Voices crack with patented punk ennui, drums beat like the hearts of hyperactive children and guitars chime away like unholy church bells, but nothing on this record seems out of place or wilfully perverse. Even the de rigueur ever-present lo-fi tape-hiss, so often used as a misplaced form of authenticity, is happily overwhelmed by the sound of songs being played, rather than just being recorded. “Group Transport Hall” with its vocal harmonies and sweet glockenspiel or “Cameras” in its pleasing metallic chug are perfectly delivered in a mere minute, with little room to contemplate the hiss and thud of wonky recording techniques.

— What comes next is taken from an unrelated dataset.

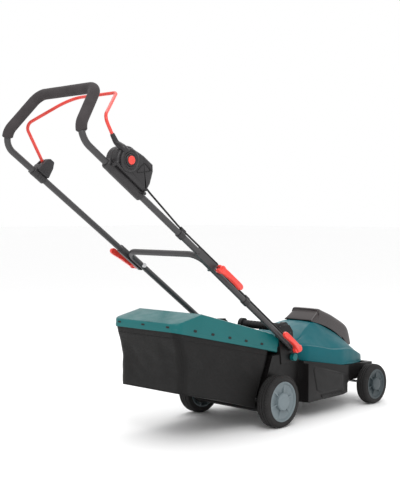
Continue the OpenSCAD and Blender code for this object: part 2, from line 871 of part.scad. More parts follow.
box_outline = leg_points([
  [0, 83], [-40, 90], [-86, 91], [-97, 74], [-108, 36], [-116, 14], [-116, -15], [45, -15],
  [45, 15], [30, 30]
]);
box_inside = leg_points([
  [-6, 78], [-40, 85], [-83, 86], [-92, 72], [-102, 38], [-108, 18], [28, 18]
]);
box_split = -upper_half;
boss_r = 18;

module box_shape(y0, y1, circle_r, outline) {
  slab(outline, y0, y1);
  cross_rod(bail_pivot, y0, y1, circle_r);
}

module leg_bore(y) {
  rod(xz(along(-130, 0), y), xz(along(60, 0), y), tube_r);
}

module clamp_screw_set(r_shank, r_head) {
  for (u = [36, -104])
    cross_rod(along(u, 0), -204, -190, r_shank);
  for (u = [36, -104])
    cross_rod(along(u, 0), -209, -204, r_head);
  cross_rod(along(24, 0), 190, 198, r_shank);
  cross_rod(along(24, 0), 198, 202.5, r_head);
}

module switch_housing() {
  color([0.1, 0.1, 0.11]) at_axle() difference() {
    box_shape(box_split + gap, -152, 42, box_outline);
    box_shape(box_split - 1, -156, 37, box_inside);
    leg_bore(-upper_half);
    rod(xz(along(-90, 36), -upper_half), xz(along(-130, 30), -upper_half), cable_r);
  }
}

module switch_cover() {
  color([0.1, 0.1, 0.11]) at_axle() difference() {
    union() {
      difference() {
        box_shape(-207, box_split - gap, 42, box_outline);
        box_shape(-203, box_split + 1, 37, box_inside);
      }
      cross_rod(bail_pivot, -218, -190, boss_r);
    }
    cross_rod(bail_pivot, -230, -170, 13 + run);
    leg_bore(-upper_half);
    rod(xz(along(-90, 36), -upper_half), xz(along(-130, 30), -upper_half), cable_r);
    clamp_screw_set(2.5, 4.5);
    // Triangular recess in the outer face
    slab(leg_points([[-50, 30], [-50, 72], [-84, 66]]), -208, -205);
  }
}

module clamp_screws() {
  color([0.75, 0.75, 0.77]) at_axle() clamp_screw_set(2.5, 4.5);
}

module microswitch() {
  color([0.2, 0.2, 0.22]) at_axle() {
    slab(leg_points([[-20, 34], [-20, 46], [-44, 46], [-44, 34]]), -176, -160);
    slab(leg_points([[-10, 39], [-10, 42], [-38, 42], [-38, 39]]), -178, -176);
  }
}

module bail_spring() {
  color([0.6, 0.6, 0.62]) at_axle()
    for (i = [0 : 3])
      difference() {
        cross_rod(bail_pivot, 4 * i - 201, 4 * i - 199, boss_r + 5);
        cross_rod(bail_pivot, 4 * i - 202, 4 * i - 198, boss_r + 3);
      }
}

module lock_button() {
  color([0.85, 0.12, 0.12]) at_axle() {
    cross_rod(bail_pivot, -224, -195, 13);
    cross_rod(bail_pivot, -195, -188, 5);
  }
}

upper_clip_u = -306;
upper_cable_up = flat_h / 2 + cable_r + 1.5;

module upper_cable() {
  color([0.07, 0.07, 0.07]) at_axle()
    bent_rod([
      xz(along(-92, 35.75), -upper_half), xz(along(-140, 29), -upper_half),
      xz(along(-290, upper_cable_up), -upper_half), xz(along(-488, upper_cable_up), -upper_half)
    ], [0, 60, 80, 0], cable_r);
}

module upper_cable_clip() {
  color([0.09, 0.09, 0.1]) at_axle() difference() {
    union() {
      rod(xz(along(upper_clip_u, 0), -upper_half),
          xz(along(upper_clip_u - 22, 0), -upper_half), tube_r + 2.5);
      rod(xz(along(upper_clip_u, upper_cable_up), -upper_half),
          xz(along(upper_clip_u - 22, upper_cable_up), -upper_half), cable_r + 2.5);
      slab(leg_points([
        [upper_clip_u - 1, 5], [upper_clip_u - 1, upper_cable_up - 0.5],
        [upper_clip_u - 21, upper_cable_up - 0.5], [upper_clip_u - 21, 5]
      ]), -upper_half - 4, -upper_half + 4);
    }
    rod(xz(along(upper_clip_u + 9, 0), -upper_half),
        xz(along(upper_clip_u - 31, 0), -upper_half), tube_r);
    rod(xz(along(upper_clip_u + 9, upper_cable_up), -upper_half),
        xz(along(upper_clip_u - 31, upper_cable_up), -upper_half), cable_r);
  }
}

// ---------- bail and its bracket on the left leg ----------

bracket_outline = leg_points([
  [30, -15], [30, 15], [20, 20], [12, 56], [4, 62], [-12, 62], [-25, 40], [-25, -15]
]);

module bail_bracket() {
  color([0.1, 0.1, 0.11]) at_axle() difference() {
    slab(bracket_outline, 158, 200);
    leg_bore(upper_half);
    cross_rod(bail_pivot, 150, 210, rod_r + run);
    slab(leg_points([[-8, 33.5], [-8, 70], [60, 70], [60, 33.5]]), 179, 191);
    clamp_screw_set(2.5, 4.5);
  }
}

bail_right_end = bail_pivot + 56 * unit(bail_knee - bail_pivot);
bail_path = [
  xz(bail_pivot, bail_knee_half), xz(bail_knee, bail_knee_half), xz(bail_bar, bail_bar_half),
  xz(bail_bar, -bail_bar_half), xz(bail_knee, -bail_knee_half), xz(bail_right_end, -bail_knee_half)
];

module bail_rod() {
  color([0.88, 0.2, 0.16]) at_axle() {
    bent_rod(bail_path, [0, 25, 90, 25, 25, 0], rod_r);
    cross_rod(bail_pivot, 160, 198, rod_r);
  }
}

bail_arm = unit(bail_knee - bail_pivot);
bail_side = [bail_arm[1], -bail_arm[0]];

module bail_lever() {
  color([0.1, 0.1, 0.11]) at_axle() difference() {
    union() {
      cross_rod(bail_pivot, -217, -207.6, 34);
      slab([
        bail_pivot - 20 * bail_side, bail_pivot + 80 * bail_arm - 10 * bail_side,
        bail_pivot + 80 * bail_arm + 10 * bail_side, bail_pivot + 20 * bail_side
      ], -217, -207.6);
      slab([
        bail_pivot + 50 * bail_arm - 10 * bail_side, bail_pivot + 80 * bail_arm - 10 * bail_side,
        bail_pivot + 80 * bail_arm + 10 * bail_side, bail_pivot + 50 * bail_arm + 10 * bail_side
      ], -217, -176);
    }
    cross_rod(bail_pivot, -230, -190, boss_r + run);
    rod(xz(bail_right_end, -bail_knee_half), xz(bail_knee, -bail_knee_half), rod_r);
  }
}

// ---------- drawing ----------

deck_shell();
motor_cover();
battery_bay();
battery_contacts();
motor_housing();
motor_stator();
controller_board();
carry_handle();
handle_bracket_left();
handle_bracket_right();
front_axle();
rear_axle();
axle_clips();
wheel_retainers();
flap_pin();
flap_spring();
cover_screws();
cover_lug();
deck_bolts();
deck_cable();
motor_rotor();
blade_carrier();
mower_blade();
blade_bolt();
rear_tyre(1);  // rear_tyre_left
rear_tyre(-1);  // rear_tyre_right
rear_hub(1);  // rear_hub_left
rear_hub(-1);  // rear_hub_right
front_tyre(1);  // front_tyre_left
front_tyre(-1);  // front_tyre_right
front_hub(1);  // front_hub_left
front_hub(-1);  // front_hub_right
battery_lid();
battery_pack();
safety_key();
rear_flap();
bag_lid();
bag_fabric();
bag_frame();
lower_handle_tube();
lower_cable();
lower_cable_clip();
mid_bolts();
cam_lever_mid_left();
cam_lever_mid_right();
cam_lever_deck_left();
cam_lever_deck_right();
upper_handle_tube();
foam_grip();
switch_housing();
switch_cover();
bail_bracket();
clamp_screws();
microswitch();
bail_spring();
upper_cable();
upper_cable_clip();
bail_rod();
bail_lever();
lock_button();
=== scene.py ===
import json
from math import cos, degrees, exp, pi, radians, sin, sqrt, tan, tau

import bmesh
import bpy
from mathutils import Matrix, Vector, noise


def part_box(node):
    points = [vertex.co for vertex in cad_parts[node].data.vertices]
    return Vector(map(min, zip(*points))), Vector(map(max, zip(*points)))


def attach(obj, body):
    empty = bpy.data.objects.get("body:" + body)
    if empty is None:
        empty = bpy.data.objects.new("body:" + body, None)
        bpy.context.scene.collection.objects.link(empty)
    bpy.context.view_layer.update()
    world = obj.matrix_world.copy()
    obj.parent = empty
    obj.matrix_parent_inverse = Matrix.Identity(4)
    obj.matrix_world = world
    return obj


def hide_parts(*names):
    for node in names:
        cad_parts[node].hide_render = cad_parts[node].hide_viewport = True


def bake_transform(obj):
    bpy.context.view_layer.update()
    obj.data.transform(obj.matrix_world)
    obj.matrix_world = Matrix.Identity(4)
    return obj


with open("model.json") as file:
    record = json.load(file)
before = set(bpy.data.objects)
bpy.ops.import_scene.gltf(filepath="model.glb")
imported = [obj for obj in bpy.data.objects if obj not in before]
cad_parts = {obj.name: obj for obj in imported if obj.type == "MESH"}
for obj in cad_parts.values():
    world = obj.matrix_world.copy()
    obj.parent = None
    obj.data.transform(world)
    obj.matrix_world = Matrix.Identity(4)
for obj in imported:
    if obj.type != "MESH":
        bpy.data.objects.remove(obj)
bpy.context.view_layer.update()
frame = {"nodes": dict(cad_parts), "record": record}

AX = (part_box("rear_axle")[0][0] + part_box("rear_axle")[1][0]) / 2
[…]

The ends justify the means when the ends comprise the sound of a band that is willing to experiment, include three instrumentals on a debut and finish an album with a great big squall of noisy nonsense.
Pretty melodies may turn into ugly noises and an ugly racket may become something beautiful, but that’s ok, it’s all part of the same compelling potential. There is a lineage of the immediate and the not so immediate co-existing quite happily on most of what has been called classic, at one time or another, and maybe Women will one day belong to that lineage? Right now, your internet search engine may not be able to find the name of this band without dredging up a deluge of inappropriate material, but after hearing this record you’ll probably want this moniker to permeate beyond the lexicon of Pitchfork related blog/websites and maybe even end up on top of the first page of a Google search, as unlikely as that may be.